Wake Word Detection

20 minute read

“Hey Siri, Alexa, OK Google: The gateway to voice AI.”

1. Introduction

Wake Word Detection (or Keyword Spotting - KWS) is the task of detecting a specific phrase in a continuous stream of audio to “wake up” a larger system. It is the “Always-On” component of voice assistants.

Constraints:

Low Power: Must run 24/7 on battery-powered devices (DSP/MCU).
Low Latency: Detection must happen instantly.
High Accuracy:
- False Rejection Rate (FRR): Ignoring the user (Annoying).
- False Alarm Rate (FAR): Waking up randomly (Privacy nightmare).
Small Footprint: Few KB/MB of memory.

2. Anatomy of a KWS System

Feature Extraction: Convert audio to MFCCs or Log-Mel Spectrograms.
Neural Network: A small, efficient model classifies the frame sequence.
Posterior Handling: Smooth the outputs (e.g., moving average).
Decoder: Trigger if confidence > threshold for N frames.

3. Model Architectures

3.1. DNN / MLP

Input: Flattened context window of frames (e.g., 40 frames left, 10 right).
Pros: Simple, fast.
Cons: Ignores temporal structure, fixed context.

3.2. CNN (Convolutional Neural Networks)

Treat the spectrogram as an image.
ResNet-15 / ResNet-8: Standard image architectures scaled down.
TC-ResNet (Temporal Convolution): Uses 1D convolutions along the time axis.
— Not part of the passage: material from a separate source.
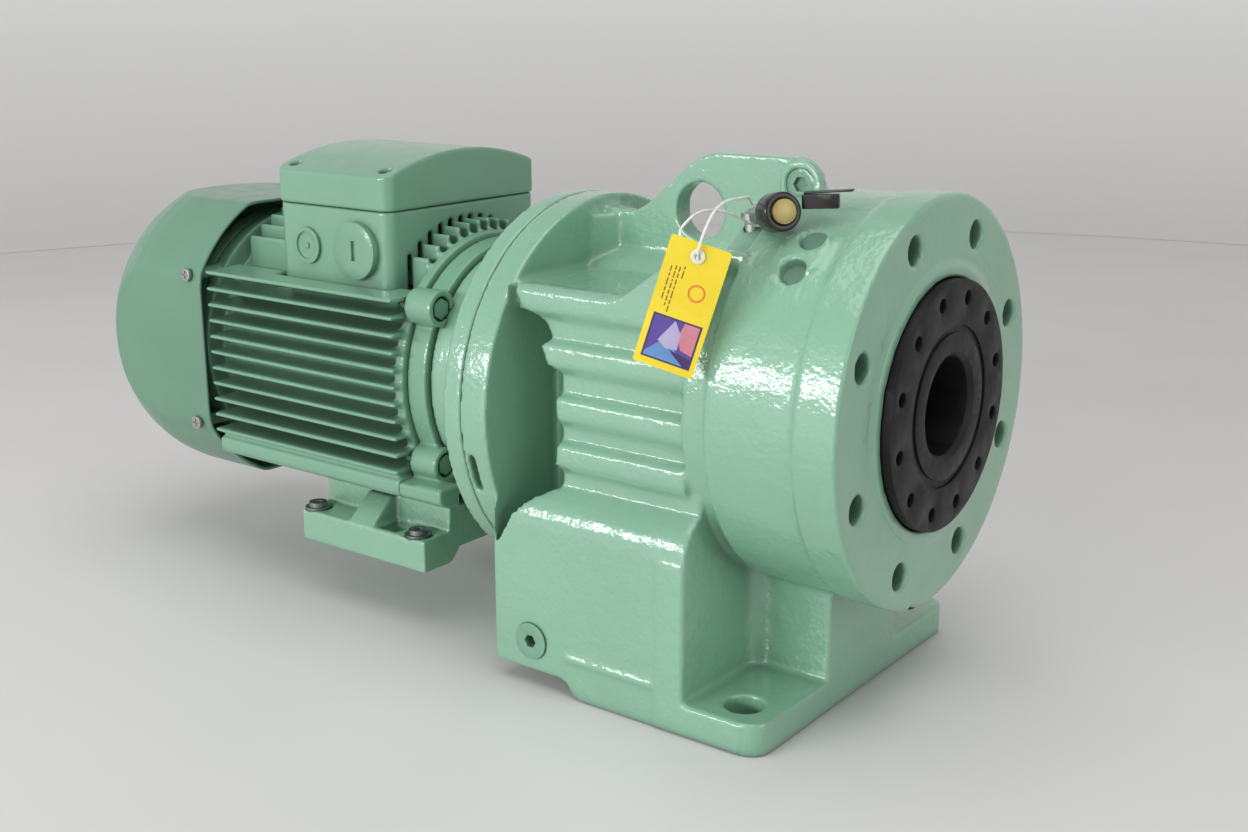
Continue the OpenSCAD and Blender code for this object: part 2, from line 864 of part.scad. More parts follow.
module foot_screws()
  color([0.6, 0.61, 0.62])
    for (x = [-333, -231], s = [-1, 1])
      difference() {
        union() {
          disc_z(mfoot_z + 21.55, mfoot_z + 23.8, 9.4, x, s * 91);
          disc_z(mfoot_z + 23.7, mfoot_z + 27, 6.6, x, s * 91);
          disc_z(mfoot_z + 1, mfoot_z + 22, 5.4, x, s * 91);
        }
        hex_z(mfoot_z + 24.5, mfoot_z + 28, 6, x, s * 91);
      }

// ---------- plugs, breather, tag ----------
module drain_plug()
  color([0.4, 0.6, 0.5])
    difference() {
      union() {
        disc_y(-124.9, -113.4, 10.3, -101, 32);
        disc_y(-125.4, -124.1, 12, -101, 32);
      }
      translate([-101, -130, 32])
        rotate([-90, 0, 0])
          cylinder(h = 12, r = 4.6, $fn = 6);
    }

module pad_plugs()
  color([0.36, 0.55, 0.45])
    for (a = [34, 45])
      translate([62, 0, axis_h])
        rotate([a, 0, 0])
          translate([a > 40 ? -0.5 : 1.5, 0, a > 40 ? 116.55 : 119.05])
            cylinder(h = 2.4, r = 7.9);

module boss_plug()
  color([0.4, 0.5, 0.45])
    difference() {
      disc_y(-14.5, -9.05, 9.4, 22.5, 320);
      translate([22.5, -16, 320])
        rotate([-90, 0, 0])
          cylinder(h = 4.5, r = 5, $fn = 6);
    }

module vent_axis()
  translate(vent_pos)
    rotate([0, 80, -36])
      children();

module vent_stub()
  color([0.2, 0.18, 0.16])
    union() {
      disc_z(262, 304.5, 4.9, 13.5, -52.5);
      disc_z(303.1, 306.5, 7, 13.5, -52.5);
      vent_axis() {
        translate([0, 0, -44])
          cylinder(h = 38, r = 4.9);
        translate([0, 0, -14])
          cylinder(h = 12, r = 6.6);
      }
    }

module vent_cap()
  color([0.72, 0.62, 0.32])
    vent_axis()
      difference() {
        union() {
          translate([0, 0, -1.9])
            cylinder(h = 4.9, r = 7);
          translate([0, 0, 2.9])
            cylinder(h = 0.8, r = 6.2);
        }
        translate([0, 0, -3])
          cylinder(h = 3, r = 2);
      }

module vent_sleeve()
  color([0.06, 0.05, 0.05])
    vent_axis()
      difference() {
        translate([0, 0, -14.5])
          cylinder(h = 15.5, r = 11.2);
        translate([0, 0, -16])
          cylinder(h = 19, r = 7.05);
      }

// rubber strap leaving the sleeve towards the output end
module vent_strap()
  color([0.06, 0.05, 0.05])
    union() {
      translate([52.5, -63, 317])
        rotate([0, -3, 20])
          translate([0, -3, -4])
            cube([21, 5, 8]);
      translate([52, -60, 321.8])
        rotate([0, -5, 18])
          translate([0, -4, -0.6])
            cube([28, 6, 1.2]);
    }

module tag_frame()
  translate(tag_pos)
    rotate([0, 0, tag_turn])
      rotate([0, tag_roll, 0])
        children();

module tag_card()
  color([0.93, 0.86, 0.22])
    tag_frame()
      difference() {
        box(-tag_w / 2, tag_w / 2, -0.45, 0.45, -tag_l / 2, tag_l / 2);
        disc_y(-2, 2, 2.6, 0, tag_l / 2 - 7.5);
      }

module tag_eyelet()
  color([0.9, 0.88, 0.75])
    tag_frame()
      difference() {
        union() {
          disc_y(-1.1, -0.5, 4.2, 0, tag_l / 2 - 7.5);
          disc_y(0.5, 1.1, 4.2, 0, tag_l / 2 - 7.5);
          disc_y(-1.1, 1.1, 2.55, 0, tag_l / 2 - 7.5);
        }
        disc_y(-2, 2, 1.7, 0, tag_l / 2 - 7.5);
      }

// smooth curve through the string points, swept as one tube
function crom(a, b, c, d, t) = 0.5 * (2 * b + (c - a) * t + (2 * a - 5 * b + 4 * c - d) * t * t
  + (3 * b - a - 3 * c + d) * t * t * t);
function unit(v) = v / norm(v);
n_str = len(string_pts);
function sp(i) = string_pts[min(max(i, 0), n_str - 1)];
str_path = [for (i = [0:n_str - 2]) for (t = [0, 0.33, 0.67])
  crom(sp(i - 1), sp(i), sp(i + 1), sp(i + 2), t), sp(n_str - 1)];
n_path = len(str_path);
function path_dir(i) = unit(str_path[min(i + 1, n_path - 1)] - str_path[max(i - 1, 0)]);
function side_vec(i) = unit(cross(path_dir(i), [0.31, 0.12, 0.94]));
str_ring = [for (i = [0:n_path - 1]) let (u = side_vec(i), v = cross(path_dir(i), u))
  for (k = [0:7]) str_path[i] + string_d / 2 * (u * cos(45 * k) + v * sin(45 * k))];
str_side = [for (i = [0:n_path - 2]) for (k = [0:7])
  [i * 8 + k, i * 8 + (k + 1) % 8, (i + 1) * 8 + (k + 1) % 8, (i + 1) * 8 + k]];

module tag_string()
  color([0.93, 0.93, 0.9])
    polyhedron(points = str_ring, faces = concat([[for (k = [7:-1:0]) k]], str_side,
      [[for (k = [0:7]) (n_path - 1) * 8 + k]]));

// ---------- drawing ----------
gearcase();
output_hub();
output_gear();
output_key();
output_bearings();
output_seal();
mid_shaft();
mid_gear();
mid_bearing_front();
mid_bearing_rear();
input_pinion();
input_bearing();
input_seal();
motor_flange();
flange_screws();
motor_shaft();
rotor_core();
rotor_rings();
stator_core();
windings();
stator_frame();
drive_shield();
rear_shield();
shield_screws();
motor_bearings();
fan();
fan_cowl();
cowl_screws();
terminal_box();
terminal_lid();
lid_screws();
terminal_board();
terminal_studs();
entry_plug_small();
entry_plug_large();
motor_feet();
foot_screws();
drain_plug();
pad_plugs();
boss_plug();
vent_stub();
vent_cap();
vent_sleeve();
vent_strap();
tag_card();
tag_eyelet();
tag_string();
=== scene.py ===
"""Foot-mounted helical gearmotor: materials, cast surfaces, tag, string, stage and camera."""

import json
import math

import bmesh
import bpy
from mathutils import Matrix, Vector


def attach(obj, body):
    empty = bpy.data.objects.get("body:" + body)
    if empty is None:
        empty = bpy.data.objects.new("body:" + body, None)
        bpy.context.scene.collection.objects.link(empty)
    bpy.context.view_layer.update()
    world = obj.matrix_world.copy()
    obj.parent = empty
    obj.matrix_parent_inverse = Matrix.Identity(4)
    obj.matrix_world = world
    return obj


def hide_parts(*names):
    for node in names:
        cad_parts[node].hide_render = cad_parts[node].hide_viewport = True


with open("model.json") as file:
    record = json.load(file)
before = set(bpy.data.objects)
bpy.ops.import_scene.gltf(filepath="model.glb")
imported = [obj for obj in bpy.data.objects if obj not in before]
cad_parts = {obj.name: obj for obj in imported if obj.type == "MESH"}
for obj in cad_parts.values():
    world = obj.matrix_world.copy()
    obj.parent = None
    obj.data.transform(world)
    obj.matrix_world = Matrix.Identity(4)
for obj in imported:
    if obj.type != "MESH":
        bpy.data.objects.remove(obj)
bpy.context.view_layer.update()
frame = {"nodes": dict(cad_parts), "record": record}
nodes = frame["nodes"]

# ---------- camera ----------
CAM_POS = Vector((0.4875, -0.8118, 0.4239))
CAM_AIM = Vector((-0.1200, 0.0, 0.1506))
LENS_MM, SENSOR_MM = 44.04, 36.0


def make_camera():
    cam = bpy.data.cameras.new("camera")
    cam.sensor_width = SENSOR_MM
    cam.lens = LENS_MM
    ob = bpy.data.objects.new("camera", cam)
    ob.location = CAM_POS
    ob.rotation_euler = (CAM_AIM - CAM_POS).to_track_quat("-Z", "Y").to_euler()
    bpy.context.collection.objects.link(ob)
    bpy.context.scene.camera = ob


# ---------- materials ----------
class Mat:
    """A node material: small helpers keep each recipe short."""

    def __init__(self, name, **sockets):
        self.mat = bpy.data.materials.new(name)
        self.mat.use_nodes = True
        self.tree = self.mat.node_tree
        self.bsdf = self.tree.nodes["Principled BSDF"]
        for key, value in sockets.items():
            self.bsdf.inputs[key.replace("_", " ")].default_value = value
        self.coord = self.tree.nodes.new("ShaderNodeTexCoord")

    def node(self, kind, **props):
        n = self.tree.nodes.new(kind)
        for key, value in props.items():
            if key in n.inputs:
                n.inputs[key].default_value = value
            else:
                setattr(n, key, value)
        return n

    def link(self, a, b):
        self.tree.links.new(a, b)

    def noise(self, scale, detail=3.0, stretch=(1, 1, 1), rough=0.5):
        m = self.node("ShaderNodeMapping")
        m.inputs["Scale"].default_value = stretch
        self.link(self.coord.outputs["Object"], m.inputs["Vector"])
        n = self.node("ShaderNodeTexNoise")
        n.inputs["Scale"].default_value = scale
        n.inputs["Detail"].default_value = detail
        n.inputs["Roughness"].default_value = rough
        self.link(m.outputs["Vector"], n.inputs["Vector"])
        return n.outputs["Fac"]

    def ramp(self, fac, stops):
        r = self.node("ShaderNodeValToRGB")
        els = r.color_ramp.elements
        while len(els) < len(stops):
            els.new(0.5)
        for el, (pos, col) in zip(els, stops):
            el.position = pos
            el.color = (*col, 1.0) if len(col) == 3 else col
        self.link(fac, r.inputs["Fac"])
        return r.outputs["Color"]

    def colour(self, fac, a, b, lo=0.3, hi=0.7):
        self.link(self.ramp(fac, [(lo, a), (hi, b)]), self.bsdf.inputs["Base Color"])

    def rough(self, fac, lo, hi, p0=0.3, p1=0.7):
        self.link(self.ramp(fac, [(p0, (lo,) * 3), (p1, (hi,) * 3)]), self.bsdf.inputs["Roughness"])

    def bump(self, heights):
        """heights: (fac, strength, distance in metres), stacked from first to last."""
        normal = None
        for fac, strength, dist in heights:
            b = self.node("ShaderNodeBump")
            b.inputs["Strength"].default_value = strength
            b.inputs["Distance"].default_value = dist
            self.link(fac, b.inputs["Height"])
            if normal is not None:
                self.link(normal, b.inputs["Normal"])
            normal = b.outputs["Normal"]
        self.link(normal, self.bsdf.inputs["Normal"])
        if self.bsdf.inputs["Coat Weight"].default_value > 0:
            self.link(normal, self.bsdf.inputs["Coat Normal"])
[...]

Very efficient.
Pros: Translation invariance (shift in time/frequency), parameter efficient.

3.3. CRNN (Convolutional Recurrent Neural Networks)

CNN layers extract local features.
RNN/GRU/LSTM layers capture long-term temporal dependencies.
Pros: Good for longer keywords.
Cons: RNNs are harder to parallelize/quantize than CNNs.

3.4. DS-CNN (Depthwise Separable CNN)

Inspired by MobileNet.
Separates spatial (frequency) and temporal convolutions.
Drastically reduces parameters and multiply-accumulates (MACs).
State-of-the-art for microcontrollers.

3.5. Conformers & Transformers

KWS-Transformer: Using self-attention for global context.
Pros: High accuracy.
Cons: Heavy computation ($O(T^2)$ attention), usually too heavy for always-on DSPs, but okay for “second stage” verification on the AP (Application Processor).

4. Loss Functions

Standard Cross-Entropy is often not enough because “Silence/Background” class dominates the data (imbalanced dataset).

4.1. Max-Margin Loss

Encourage the model to maximize the margin between the target keyword score and the runner-up.

4.2. Triplet Loss

Learn an embedding space where “Alexa” samples are close together, and “Alexa” vs “Background” are far apart.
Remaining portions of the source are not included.